Interannual variability of chlorophyll and the influence of low‐frequency climate modes in the North Atlantic subtropical gyre

The impact of low‐frequency climate modes on the large‐scale variability of chlorophyll‐a (a proxy for phytoplankton biomass) concentration in the subtropics is little known. Here we examined the concurrent monthly chlorophyll‐a and hydrographical records obtained at two subtropical time series stations (Bermuda Atlantic Time series Study, BATS and European Station for Time series in the Ocean Canary Islands, ESTOC) from the beginning of the time series (1989 at BATS and 1994 at ESTOC) to 2003, in order to analyze its seasonal and interannual variability and investigate the potential correlation with large‐scale atmospheric oscillations. At BATS, Chl‐a variations are mainly caused by differences in the convective mixing and mesoscale phenomena.

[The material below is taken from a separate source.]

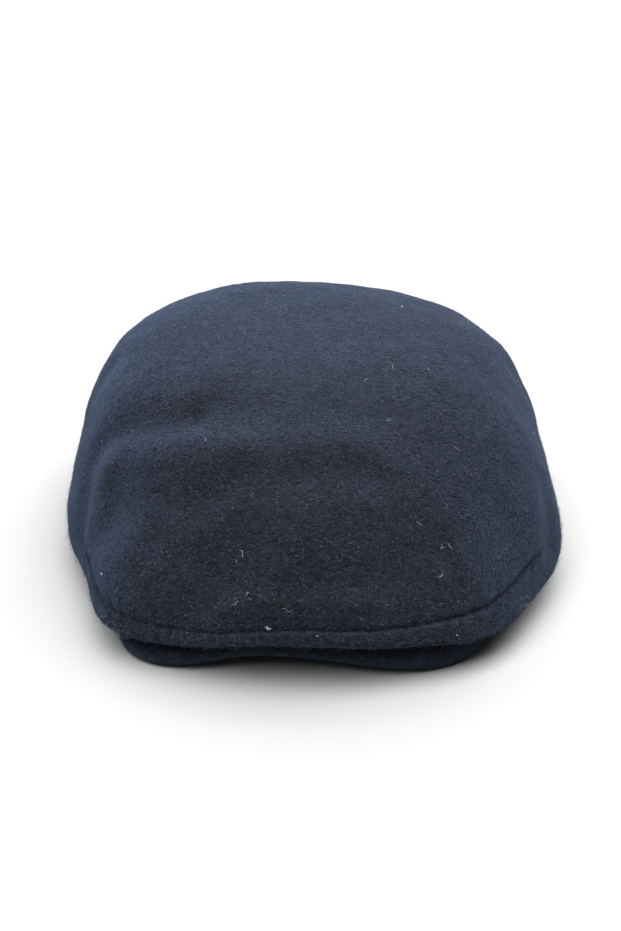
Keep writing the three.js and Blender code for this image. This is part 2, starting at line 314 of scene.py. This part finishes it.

Variability in winter mixing is a significant factor at ESTOC as exemplified by years with anomalously deep mixed layer depths. An additional nutrient source causing Chl‐a variability at this station likely occurs due to nutrient advection driven by the baroclinic flow caused by the Trade Winds during summertime. We found that interannual variability in mean integrated total Chl‐a (TChl‐a) is significantly correlated with temperature and salinity anomalies at BATS. Chl‐a also covaried with changes in temperature although the correlation was not significant at ESTOC. We could not find any direct correlation between TChl‐a and NAO at BATS; the correlation improved between TChl‐a and NAO +1 year but was still insignificant. However, significant correlations were found for ESTOC between TChl‐a anomalies and ENSO (El Niño Southern Oscillation) +3 years and NAO +1 year time lag.